Logo Polskiego Radia
IAR
migrator migrator 09.02.2010

Dwie osoby zginęły podczas wstrząsu w kopalni Rudna

Wskutek wstrząsu w kopalni Rudna zginęły dwie osoby. Mimo akcji ratunkowej górników nie udało się uratować. Dwóch rannych odwieziono do szpitala.

Jak poinformowała rzeczniczka prasowa KGHM Polska Miedź S.A. Anna Osadczuk, do wstrząsu doszło po godz. 15 i był to jeden z najsilniejszych wstrząsów w historii KGHM.

"Akcja ratunkowa trwała ponad 2,5 godziny. Mieliśmy nadzieję, że dotrzemy do żywych górników. Okazało się inaczej" - powiedziała Osadczuk. Pod ziemią zginęli dwaj operatorzy maszyn: 43-letni mieszkaniec Polkowic i 27-letni głogowianin.

Osadczuk powiedziała, że większość górników, którzy w chwili wstrząsu znajdowali się po ziemią, zdołała samodzielnie wyjechać na powierzchnię i są oni w dobrym stanie.

Dwie osoby trafiy do szpitala: jeden z górników ma wstrząśnienie mózgu, drugi ogólne obrażenia ciała.
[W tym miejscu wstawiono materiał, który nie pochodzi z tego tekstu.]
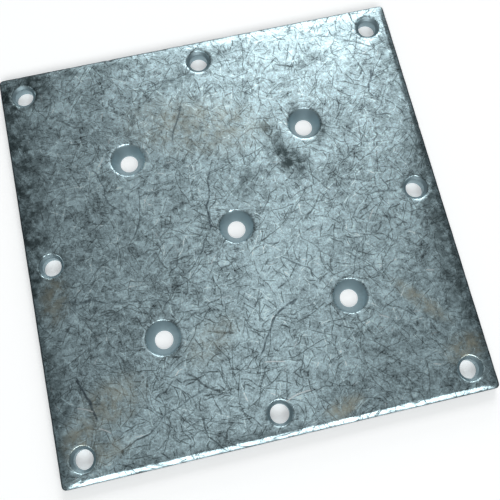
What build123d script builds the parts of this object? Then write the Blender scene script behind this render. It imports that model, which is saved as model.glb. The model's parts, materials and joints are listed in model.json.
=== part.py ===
"""Square steel cover plate with eight edge holes and five countersunk holes.

One piece of thick zinc-plated sheet. It lies on its underside, with the origin
in the middle of that face, +X and +Y along the sides and +Z up.
"""

import os

from build123d import *

# Driving dimensions, in millimetres and degrees.
plate_length = 150.0
plate_width = 150.0
plate_thickness = 5.0
corner_radius = 1.6

# The upper rim rolls over where the sheet was cut, and more so at the corners.
rim_width = 1.9
rim_drop = 0.7
rim_corner_radius = 3.6
rim_softening = 0.5
underside_break = 0.3

# Eight holes along the edges: the four corners and the middle of each side.
edge_hole_inset = 8.4
edge_hole_diameter = 6.6
edge_hole_mouth_diameter = 8.9
edge_hole_mouth_angle = 90.0

# Four countersunk holes on a square, and a fifth at its centre.
screw_spacing_x = 66.6
screw_spacing_y = 66.6
screw_hole_diameter = 6.4
countersink_diameter = 12.2
countersink_angle = 66.0

# The lip of every hole is softened by the plating.
hole_lip_radius = 0.25

# Where the edge holes and the rim come out, from the outline.
edge_hole_spacing_x = plate_length - 2 * edge_hole_inset
edge_hole_spacing_y = plate_width - 2 * edge_hole_inset
rim_start = plate_thickness - rim_drop


def edge_hole():
    """Cut a through hole with a small chamfer at its mouth."""
    CounterSinkHole(
        radius=edge_hole_diameter / 2,
        counter_sink_radius=edge_hole_mouth_diameter / 2,
        counter_sink_angle=edge_hole_mouth_angle,
    )


def screw_hole():
    """Cut a through hole with a deep countersink for a screw head."""
    CounterSinkHole(
        radius=screw_hole_diameter / 2,
        counter_sink_radius=countersink_diameter / 2,
        counter_sink_angle=countersink_angle,
    )


with BuildPart() as cover_plate:
    # The straight-sided slab, up to where the rim begins to roll over.
    with BuildSketch():
        RectangleRounded(plate_length, plate_width, corner_radius)
    extrude(amount=rim_start)
    chamfer(cover_plate.faces().sort_by(Axis.Z)[0].edges(), length=underside_break)

    # The rolled rim, from the full outline in to the flat top.
    with BuildSketch(Plane.XY.offset(rim_start)):
        RectangleRounded(plate_length, plate_width, corner_radius)
    with BuildSketch(Plane.XY.offset(plate_thickness)):
        RectangleRounded(plate_length - 2 * rim_width, plate_width - 2 * rim_width, rim_corner_radius)
    loft()
    fillet(cover_plate.edges().group_by(Axis.Z)[-1], radius=rim_softening)

    with Locations(Plane.XY.offset(plate_thickness)):
        # Edge holes: the four corners, then the middles of the sides.
        with GridLocations(edge_hole_spacing_x, edge_hole_spacing_y, 2, 2):
            edge_hole()
        with GridLocations(edge_hole_spacing_x, 0, 2, 1):
            edge_hole()
        with GridLocations(0, edge_hole_spacing_y, 1, 2):
            edge_hole()

        # Screw holes: one in the middle of four.
        screw_hole()
        with GridLocations(screw_spacing_x, screw_spacing_y, 2, 2):
            screw_hole()

    hole_edges = cover_plate.edges().filter_by(GeomType.CIRCLE).filter_by(lambda edge: edge.is_closed)
    fillet(hole_edges.group_by(Axis.Z)[-1], radius=hole_lip_radius)

cover_plate.part.label = "cover_plate"

os.makedirs("parts", exist_ok=True)
export_step(cover_plate.part, "parts/cover_plate.step")
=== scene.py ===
import json
import math
import random

import bpy
from mathutils import Euler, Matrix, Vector
from mathutils.geometry import delaunay_2d_cdt


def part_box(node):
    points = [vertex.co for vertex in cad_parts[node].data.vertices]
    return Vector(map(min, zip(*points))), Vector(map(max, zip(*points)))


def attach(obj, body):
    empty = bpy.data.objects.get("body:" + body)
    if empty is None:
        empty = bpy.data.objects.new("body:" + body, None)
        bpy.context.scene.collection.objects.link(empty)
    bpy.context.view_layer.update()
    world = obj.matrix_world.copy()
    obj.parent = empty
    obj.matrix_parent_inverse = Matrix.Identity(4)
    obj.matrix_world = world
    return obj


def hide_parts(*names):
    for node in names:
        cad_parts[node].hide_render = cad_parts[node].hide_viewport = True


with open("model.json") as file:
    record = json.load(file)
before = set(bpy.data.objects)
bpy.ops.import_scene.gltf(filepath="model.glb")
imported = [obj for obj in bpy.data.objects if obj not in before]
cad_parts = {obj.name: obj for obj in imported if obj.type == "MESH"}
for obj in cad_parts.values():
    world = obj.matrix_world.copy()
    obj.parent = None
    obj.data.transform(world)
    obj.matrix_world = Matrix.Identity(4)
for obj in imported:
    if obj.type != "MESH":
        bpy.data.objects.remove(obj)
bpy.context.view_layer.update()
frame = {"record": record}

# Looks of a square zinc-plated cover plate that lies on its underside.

MM = 0.001

# ---------------------------------------------------------------- sizes, in millimetres

# The outline, the thickness, the spacings and the hole radii come from the frame.
plate_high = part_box("cover_plate")[1]
half_side = plate_high[0] / MM
thickness = plate_high[2] / MM
mounts = {mount["name"]: mount["dims"] for mount in frame["record"]["mounts"]}
edge_reach = mounts["corner_holes"]["spacing_x_mm"] / 2
screw_reach = mounts["inner_screw_holes"]["spacing_x_mm"] / 2
edge_hole_radius = mounts["corner_holes"]["hole_r_mm"]
screw_hole_radius = mounts["inner_screw_holes"]["hole_r_mm"]

# The mouths of the holes, the straight land below a countersink and the rounded lip.
edge_mouth_radius = 4.45
edge_mouth_depth = edge_mouth_radius - edge_hole_radius
screw_mouth_radius = 6.1
screw_land = 0.535
lip_radius = 0.25

# The worn rim of the top face, and the corners of the outline.
rim_width = 1.9
rim_drop = 0.7
rim_curve = 1.2
side_corner = 1.6
top_corner = 3.6
underside_break = 0.3

# Fineness of the mesh: steps along a side, round a corner and round a hole, and spacing on
# each face, with jitter, clearance and row height as shares of that spacing.
side_steps = 176
corner_steps = 9
hole_steps = 96
top_step = 0.86
underside_step = 3.2
point_jitter = 0.22
point_clearance = 0.55
row_share = 0.866
crease_angle = 35.0

# How deep the relief wears the skin, and how large its features are.
relief_amounts = {
    "Wear Depth": 0.14, "Wear Size": 7.0, "Nick Depth": 0.22, "Nick Size": 2.6,
    "Wave Depth": 0.05, "Wave Size": 16.0, "Seed": 4.0,
}

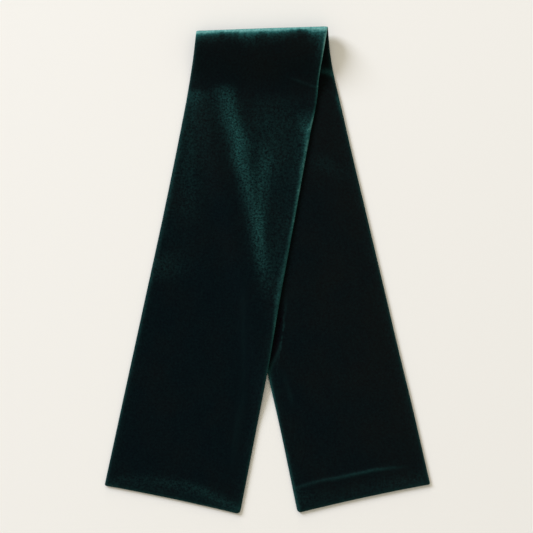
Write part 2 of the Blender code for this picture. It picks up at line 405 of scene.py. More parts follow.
def write_on_points(strip, name, values):
    """Stores a value for each grid point on both faces of a strip."""
    attribute = strip.data.attributes.new(name, "FLOAT", "POINT")
    attribute.data.foreach_set("value", np.tile(values.ravel(), 2).astype(np.float32))


outer_strip = shell("outer_strip", 1, "front")
inner_strip = shell("inner_strip", -1, "back")
for strip in (outer_strip, inner_strip):
    print(strip.name, "has", len(strip.data.polygons), "faces")

# %% [markdown]
# ## Painted sheen where the pile is brushed
#
# Pile that leans towards the light looks pale, and pile that stands up or leans away looks almost
# black. That is light, not a change of colour in the dye, and on a handled scarf it makes soft
# patches and streaks. Here they are painted sheen: pale colour painted on the cloth where the light
# catches the pile. They could be painted by hand on a picture of the cloth, but in a table each mark
# can be read and moved. A streak is a row of spots, each with its place, its reach on either side,
# and its strength. One that runs down a tail has spots at heights on the page, and one that runs
# across has them at places from left to right.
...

Ich życiu nie zagraża niebezpieczeństwo.

Najsilniejszy wstrząs w historii KGHM

W środę rano przyczyny tragedii zbada specjalna komisja złozona z przedstawicieli kopalni Rudna i Wyższego Urzędu Górniczego. Do tego czasu prace w rejonie wypadku będą wstrzymane.

Według rzeczniczki prasowej Wyższego Urzędu Górniczego Jolanty Talarczyk, wstrząs miał siłę ponad 3 stopni w skali Richtera. "W rejonie wstrząsu zostało wstrzymane wydobycie do czasu zbadania przyczyn i okoliczności wypadku" - powiedziała Talarczyk.